Spin-Phonon Coupling, Spin Waves, and Other Magnetic Phenomena in Layered XPS₃ Materials via Raman Spectroscopy

Raman spectroscopy is a powerful, non-destructive optical method to probe the fundamental physics of two-dimensional (2D) layered materials through inelastic scattering. An amazing amount of information is quantified from the spectra such as layer thickness, disorder, edge and grain boundaries, strain, etc. More interestingly for 2D materials is that Raman efficiently probes the evolution of the electron-phonon and spin-phonon interactions as a function of temperature, laser energy, polarization, and magnetic field.

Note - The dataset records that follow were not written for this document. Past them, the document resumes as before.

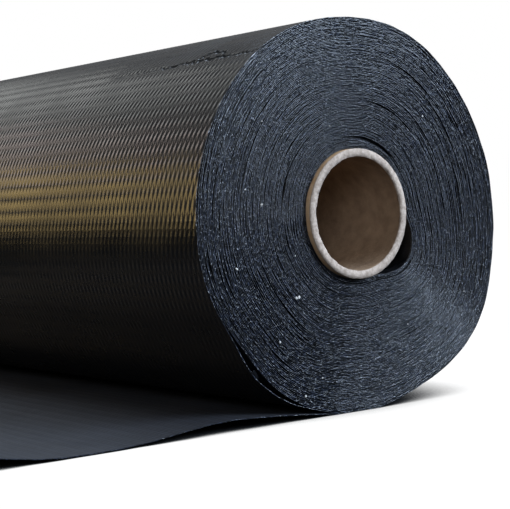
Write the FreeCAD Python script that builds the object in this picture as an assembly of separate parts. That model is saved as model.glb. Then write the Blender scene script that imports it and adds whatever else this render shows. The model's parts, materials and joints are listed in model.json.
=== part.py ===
"""A part-used roll of black polythene damp proof course, lying on its side on its own loose end.

The sheet is wound on a cardboard core. The roll has slumped a little under its weight: its base is
flat where it lies on the floor, its lower right side bulges, and there the turns have come away from
the core. The outermost turn hangs slightly loose at the lower left, then passes under the roll and
runs out over the floor as the tail.

Frame: millimetres, origin on the core's axis at mid-length, +Y along the roll from its near end to
its far end, +Z up. Angles are measured about the core's axis, from +X towards +Z.
"""
import os
from math import cos, pi, radians, sin

import FreeCAD
import Part

# The sheet
sheet_width = 600.0          # also the length of the winding
turn_pitch = 1.0             # room that one turn of the embossed sheet takes up
turn_gap = 0.5               # the part of that pitch that is air: the polythene itself is 0.5 thick

# The cardboard core
core_bore_radius = 38.1
core_wall = 5.3
core_overhang = 3.5          # the core stands out of each end of the winding by this much
core_clearance = 0.4         # between the core and the innermost turn, where they touch

# Where the innermost turns have come away from the core
slack_depth = 14.0
slack_centre = -32.0
slack_half_angle = 42.0

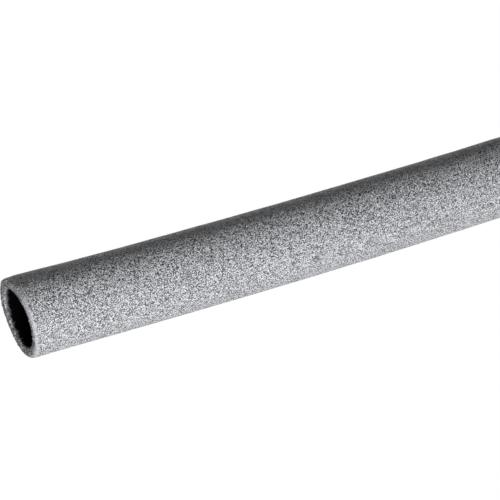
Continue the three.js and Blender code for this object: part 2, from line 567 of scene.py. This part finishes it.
# %% Run the tree and keep its result as a plain mesh
blank.data.materials.append(skin_finish)
modifier = blank.modifiers.new("foam", "NODES")
modifier.node_group = tree
for name, value in lagging_inputs.items():
    modifier[input_ids[name]] = value
evaluated = blank.evaluated_get(bpy.context.evaluated_depsgraph_get())
foam_mesh = bpy.data.meshes.new_from_object(evaluated)
foam_mesh.name = "foam_lagging"
lagging = bpy.data.objects.new("foam_lagging", foam_mesh)
bpy.context.scene.collection.objects.link(lagging)
bpy.data.objects.remove(blank)
foam_mesh.calc_loop_triangles()
print(len(foam_mesh.loop_triangles), "triangles,", [material.name for material in foam_mesh.materials])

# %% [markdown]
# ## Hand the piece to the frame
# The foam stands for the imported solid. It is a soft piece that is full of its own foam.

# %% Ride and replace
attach(lagging, "root")
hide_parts("foam_tube")
print(lagging.name, "stands for foam_tube")

# %% [markdown]
# ## Floor and light
# The tube lies on a white light table: the floor glows, so it fills the underside of the tube with light
# and leaves almost no shadow. Far out, its rim rises into a backdrop, so that a low view sees white too.
# One low softbox stands on the camera's side, a dim one stands low behind the tube, and nothing shines
# from above. That keeps the top of the tube dark, with the brightest band below its middle.
# A lamp overhead would be simpler, but it would turn the shading of the photograph upside down.

# %% A pale floor that glows, with a round rim like a backdrop
def pale_floor():
    """A disc of 20 m, whose rim curves up to a wall 3 m high."""
    reach, corner, height, around = 20.0, 2.0, 3.0, 96
    outline = [(reach - corner, 0.0)]
    outline += [(reach - corner + corner * math.sin(turn), corner - corner * math.cos(turn))
                for turn in (QUARTER * i / 12 for i in range(1, 13))]
    outline.append((reach, height))
    points = [(radius * math.cos(2 * math.pi * i / around), radius * math.sin(2 * math.pi * i / around), rise)
              for radius, rise in outline for i in range(around)]
    faces = [list(range(around))]
    for k in range(len(outline) - 1):
        for i in range(around):
            j = (i + 1) % around
            faces.append((k * around + i, k * around + j, (k + 1) * around + j, (k + 1) * around + i))
    mesh = bpy.data.meshes.new("floor")
    mesh.from_pydata(points, [], faces)
    floor = bpy.data.objects.new("floor", mesh)
    bpy.context.scene.collection.objects.link(floor)
    material = bpy.data.materials.new("white_light_table")
    material.use_nodes = True
    shader = material.node_tree.nodes["Principled BSDF"]
    shader.inputs["Base Color"].default_value = hex_colour("303030")
    shader.inputs["Roughness"].default_value = 0.9
    shader.inputs["Specular IOR Level"].default_value = 0.1
    shader.inputs["Emission Color"].default_value = hex_colour("FFFFFF")
    shader.inputs["Emission Strength"].default_value = 1.0
    floor.data.materials.append(material)
    return floor


floor = pale_floor()
print("floor of", len(floor.data.polygons), "faces")

# %% Where the near end stands
near_turn = bow_length / bow_radius
near_end = Vector((tube_place.x + bow_length - bow_radius * math.sin(near_turn),
                   tube_place.y + bow_radius * (1 - math.cos(near_turn)), 0))
end_frame = Matrix.Translation(near_end) @ Matrix.Rotation(-near_turn, 4, "Z")
print("near end at", [round(value / MM, 1) for value in near_end], "mm")

# %% A softbox, placed from the near end
def softbox(name, place, target, width, height, power):
    light = bpy.data.lights.new(name, "AREA")
    light.shape = "RECTANGLE"
    light.size = width
    light.size_y = height
    light.energy = power
    lamp = bpy.data.objects.new(name, light)
    bpy.context.scene.collection.objects.link(lamp)
    lamp.location = place
    lamp.rotation_euler = (target - place).to_track_quat("-Z", "Y").to_euler()
    return lamp


lit_middle = end_frame @ Vector((110 * MM, 0, skin_radius))
tube_middle = Vector((0, 0, skin_radius))
lamps = [softbox("front_softbox", end_frame @ Vector((-0.1, -1.02, 0.1)), lit_middle,
                 width=0.5, height=0.2, power=34),
         softbox("rear_softbox", Vector((0.1, 1.6, 0.12)), tube_middle, width=1.6, height=0.2, power=6.0)]
print([(lamp.name, lamp.data.energy) for lamp in lamps], "in watts")

# %% A dim, nearly white surround
world = bpy.data.worlds.new("studio")
world.use_nodes = True
world.node_tree.nodes["Background"].inputs["Color"].default_value = hex_colour("F4F5F7")
world.node_tree.nodes["Background"].inputs["Strength"].default_value = 0.02
bpy.context.scene.world = world
bpy.context.scene.view_settings.view_transform = "Standard"

# %% [markdown]
# ## Camera
# The view was worked out from the outline of the tube: a long lens, 34 degrees down, with the tube
# running away to the right. It is placed from the near end, as the light is.

# %% The long lens
camera_data = bpy.data.cameras.new("camera")
camera_data.sensor_width = 36
camera_data.lens = 180
camera = bpy.data.objects.new("camera", camera_data)
bpy.context.scene.collection.objects.link(camera)
yaw, pitch = math.radians(25.757), math.radians(33.646)
ahead = Vector((math.cos(pitch) * math.sin(yaw), math.cos(pitch) * math.cos(yaw), -math.sin(pitch)))
from_near_end = Vector((-242.3 * MM, -693.4 * MM, 530.0 * MM))
camera.location = end_frame @ from_near_end
camera.rotation_euler = (end_frame.to_3x3() @ ahead).to_track_quat("-Z", "Y").to_euler()
bpy.context.scene.camera = camera
print("camera at", [round(value, 3) for value in camera.location])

Using our unique magneto-Raman capabilities, we study the magnetic properties of the metal phosphorus trisulfide family (XPS₃, where X = Fe, Mn, and Ni) which are layered antiferromagnetic semiconductors. While the three materials have the same crystal structure, their varying spin structures result in distinct behavior as a function of temperature and magnetic field, which will be presented herein. In FePS₃, we investigate the splitting and shifting of a non Γ-point phonon mode below the Neel temperature that is not present in MnPS₃, as well as the emergence of a spin wave with anomalous symmetry behavior. In addition, we have studied the apparent two-magnon mode in NiPS₃ under various conditions.